EXERCISE REQUIREMENTS: Output the data below in full, byte for byte. Nothing may differ.

-- Start RECORDS FOR THE TASK --

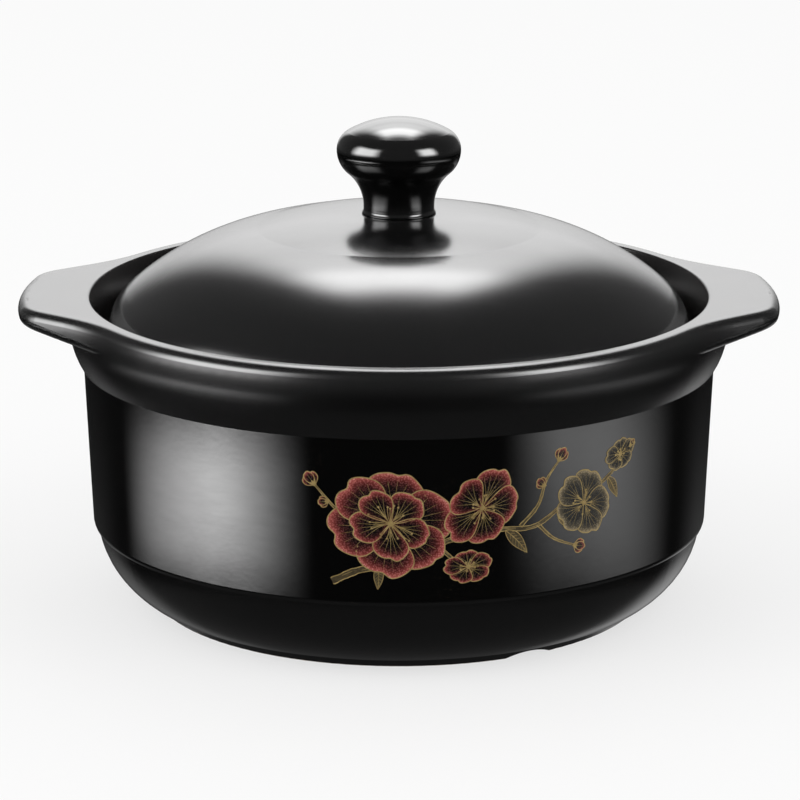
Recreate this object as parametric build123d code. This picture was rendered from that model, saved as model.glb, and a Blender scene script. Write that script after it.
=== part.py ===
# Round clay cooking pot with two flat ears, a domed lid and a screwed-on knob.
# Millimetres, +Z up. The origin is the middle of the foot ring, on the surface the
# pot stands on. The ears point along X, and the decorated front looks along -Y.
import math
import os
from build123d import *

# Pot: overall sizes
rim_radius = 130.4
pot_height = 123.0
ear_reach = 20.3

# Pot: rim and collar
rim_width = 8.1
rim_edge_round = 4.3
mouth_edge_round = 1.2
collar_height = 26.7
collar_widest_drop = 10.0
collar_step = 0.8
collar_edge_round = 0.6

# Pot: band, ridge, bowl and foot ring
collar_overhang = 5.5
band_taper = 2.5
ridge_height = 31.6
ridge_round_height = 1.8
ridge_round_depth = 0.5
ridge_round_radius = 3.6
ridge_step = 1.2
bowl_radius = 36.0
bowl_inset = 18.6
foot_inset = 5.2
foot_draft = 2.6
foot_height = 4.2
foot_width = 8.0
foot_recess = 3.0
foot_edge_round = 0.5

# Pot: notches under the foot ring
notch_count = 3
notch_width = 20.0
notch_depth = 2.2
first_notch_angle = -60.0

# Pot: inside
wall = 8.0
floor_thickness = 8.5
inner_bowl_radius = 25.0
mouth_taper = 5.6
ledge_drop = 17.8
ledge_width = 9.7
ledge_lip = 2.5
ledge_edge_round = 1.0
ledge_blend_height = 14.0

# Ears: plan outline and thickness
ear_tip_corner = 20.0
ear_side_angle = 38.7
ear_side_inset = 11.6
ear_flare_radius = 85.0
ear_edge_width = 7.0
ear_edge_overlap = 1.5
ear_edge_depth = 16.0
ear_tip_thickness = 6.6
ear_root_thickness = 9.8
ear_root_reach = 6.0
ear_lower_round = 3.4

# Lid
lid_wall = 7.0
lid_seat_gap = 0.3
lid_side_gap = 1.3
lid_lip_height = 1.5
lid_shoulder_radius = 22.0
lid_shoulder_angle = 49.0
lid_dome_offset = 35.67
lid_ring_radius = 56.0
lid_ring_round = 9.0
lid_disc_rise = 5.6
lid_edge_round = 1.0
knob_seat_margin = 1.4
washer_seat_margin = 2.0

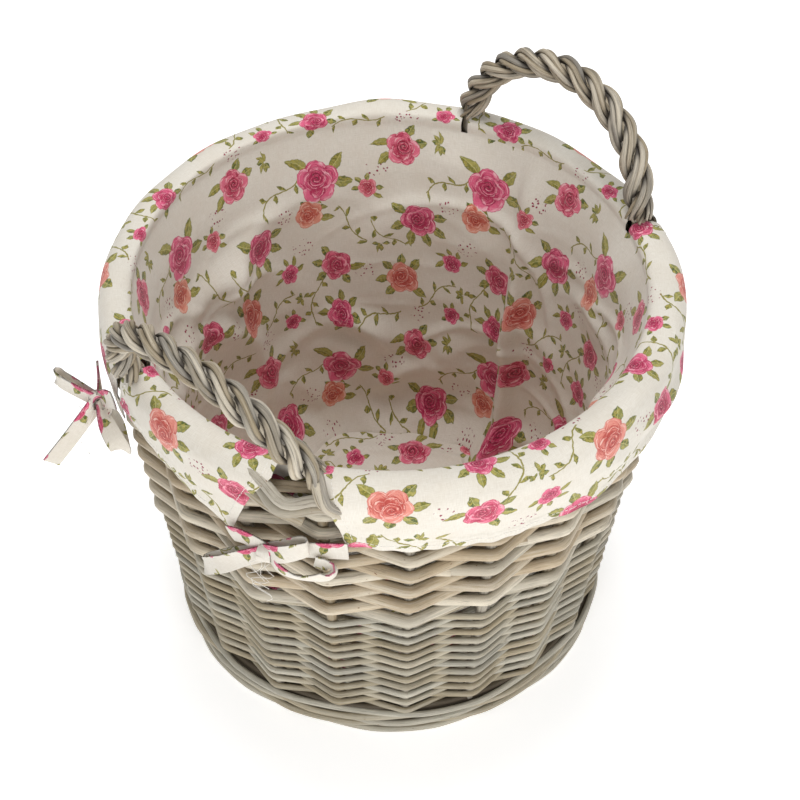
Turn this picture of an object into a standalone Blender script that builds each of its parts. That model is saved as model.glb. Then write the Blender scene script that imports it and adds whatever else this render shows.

-- End RECORDS FOR THE TASK --

OUTPUT FOR THIS EXERCISE:
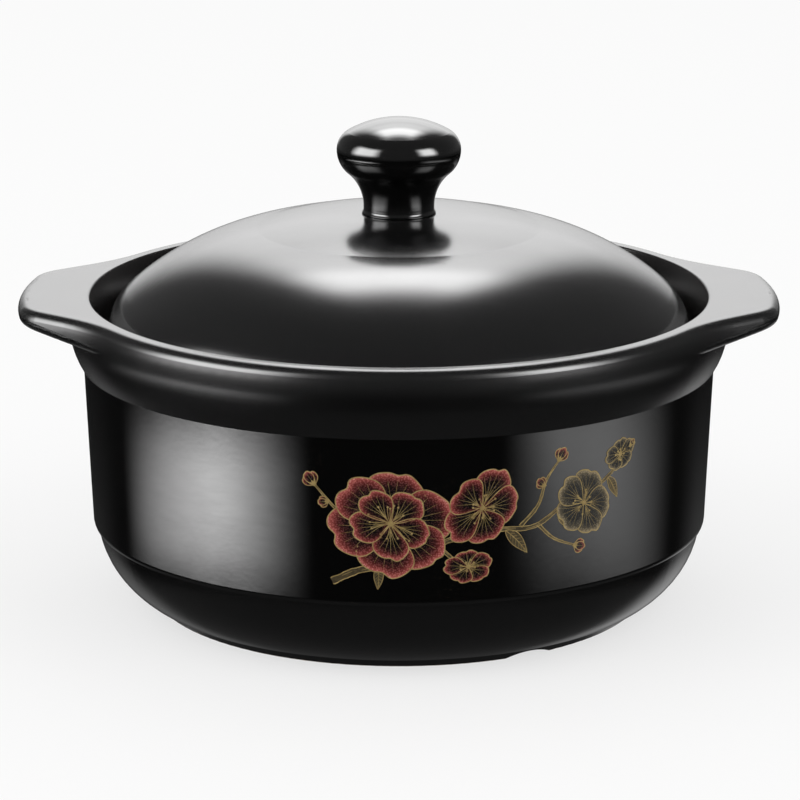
Recreate this object as parametric build123d code. This picture was rendered from that model, saved as model.glb, and a Blender scene script. Write that script after it.
=== part.py ===
# Round clay cooking pot with two flat ears, a domed lid and a screwed-on knob.
# Millimetres, +Z up. The origin is the middle of the foot ring, on the surface the
# pot stands on. The ears point along X, and the decorated front looks along -Y.
import math
import os
from build123d import *

# Pot: overall sizes
rim_radius = 130.4
pot_height = 123.0
ear_reach = 20.3

# Pot: rim and collar
rim_width = 8.1
rim_edge_round = 4.3
mouth_edge_round = 1.2
collar_height = 26.7
collar_widest_drop = 10.0
collar_step = 0.8
collar_edge_round = 0.6

# Pot: band, ridge, bowl and foot ring
collar_overhang = 5.5
band_taper = 2.5
ridge_height = 31.6
ridge_round_height = 1.8
ridge_round_depth = 0.5
ridge_round_radius = 3.6
ridge_step = 1.2
bowl_radius = 36.0
bowl_inset = 18.6
foot_inset = 5.2
foot_draft = 2.6
foot_height = 4.2
foot_width = 8.0
foot_recess = 3.0
foot_edge_round = 0.5

# Pot: notches under the foot ring
notch_count = 3
notch_width = 20.0
notch_depth = 2.2
first_notch_angle = -60.0

# Pot: inside
wall = 8.0
floor_thickness = 8.5
inner_bowl_radius = 25.0
mouth_taper = 5.6
ledge_drop = 17.8
ledge_width = 9.7
ledge_lip = 2.5
ledge_edge_round = 1.0
ledge_blend_height = 14.0

# Ears: plan outline and thickness
ear_tip_corner = 20.0
ear_side_angle = 38.7
ear_side_inset = 11.6
ear_flare_radius = 85.0
ear_edge_width = 7.0
ear_edge_overlap = 1.5
ear_edge_depth = 16.0
ear_tip_thickness = 6.6
ear_root_thickness = 9.8
ear_root_reach = 6.0
ear_lower_round = 3.4

# Lid
lid_wall = 7.0
lid_seat_gap = 0.3
lid_side_gap = 1.3
lid_lip_height = 1.5
lid_shoulder_radius = 22.0
lid_shoulder_angle = 49.0
lid_dome_offset = 35.67
lid_ring_radius = 56.0
lid_ring_round = 9.0
lid_disc_rise = 5.6
lid_edge_round = 1.0
knob_seat_margin = 1.4
washer_seat_margin = 2.0

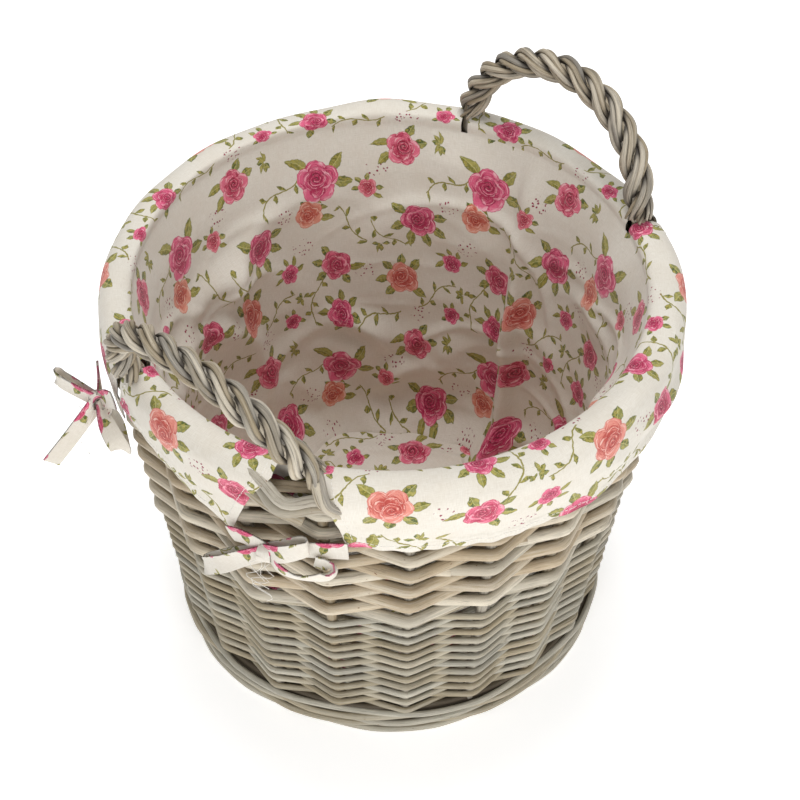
Turn this picture of an object into a standalone Blender script that builds each of its parts. That model is saved as model.glb. Then write the Blender scene script that imports it and adds whatever else this render shows.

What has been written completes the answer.